Takatso Aviation's spokesperson Thulasizwe Simelane told News24 on Thursday that the consortium would rather refrain from giving any commentary on the current operations of SAA and National Treasury's constitutionally-mandated processes of accounting to Parliament.

"With regard to any updates on the transaction itself, it is currently being considered by the Competition Commission, with our full cooperation and concurrence that the SAA that emerges out of this process must not be anti-competitive, but must strive and thrive, and be sustainable and agile in a competitive aviation sector," said Simelane.

While the Competition Commission processes are under way, Simelane says Takatso Aviation stands ready to fulfil its commitment with regard to the financing needed to fund the R3 billion operational costs that it has undertaken to, and will make, to support SAA's future operations, upon the conclusion of the transaction.

In October 2022, SAA's interim chair and CEO Professor John Lamola told News24 the airline is developing a plan to enable it can continue operating even if there is an extended or indefinite delay in finalising the Takatso partnership. 

SAA is currently operating to some domestic and African destinations on a smaller scale than before business rescue. It has not restarted international flights outside of the African continent yet.

Mango not out of the woods

As for SAA's subsidiaries, Treasury told the standing committee that low-cost airline Mango is still in business rescue, focusing on securing a strategic equity partner. According to Treasury, Mango's business rescue process has gone beyond the target exit date of May 2022.

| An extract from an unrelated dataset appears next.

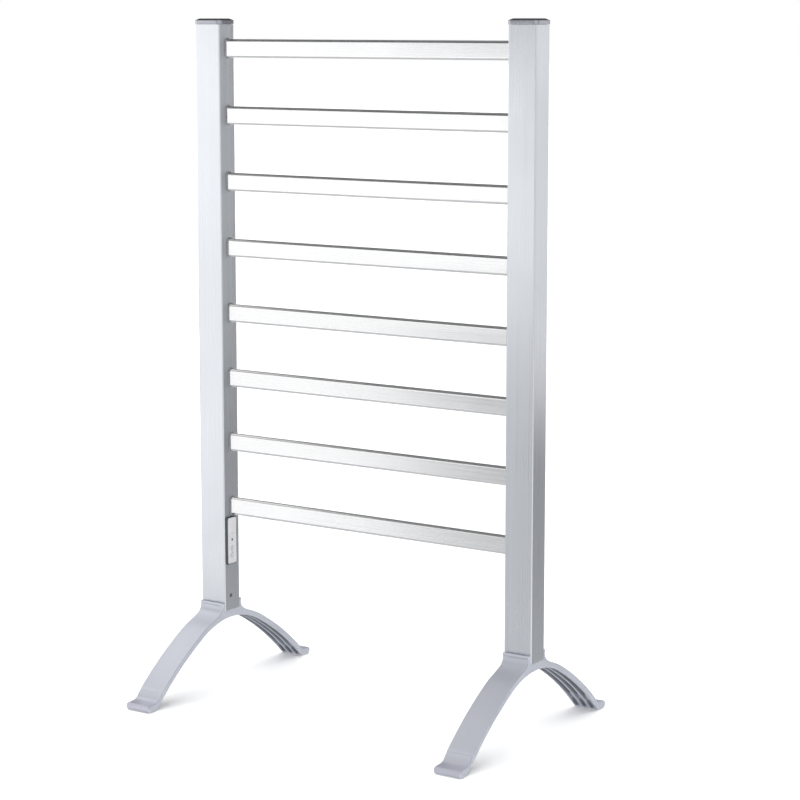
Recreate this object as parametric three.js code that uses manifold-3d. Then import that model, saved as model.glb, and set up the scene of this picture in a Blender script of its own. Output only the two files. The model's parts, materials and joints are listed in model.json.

Last week, Mango's rescue practitioner indicated to creditors that he intends to go to court to try to force Gordhan to make a decision regarding a proposed buyer for the airline. Mango needs Gordhan's approval to implement the adopted business rescue plan, which contemplates SAA selling all its shares in Mango to an investor.

SAA Technical (SAAT) is technically solvent and had a positive equity value of R1.7 billion at 31 December 2022. Despite generating profits during the first two quarters of the financial year, SAAT shows a loss of R2.4 million for the financial year-to-date.

Air Chefs, on the other hand, continues to make a loss. By 31 December 2022, the loss incurred for the financial year-to-date was R6 million, an improvement on the R195 million loss incurred during the same period of the prior financial year.

* News24 reached out to the DPE for comment and was referred to SAA, which in turn indicated that it did not have comment at this stage.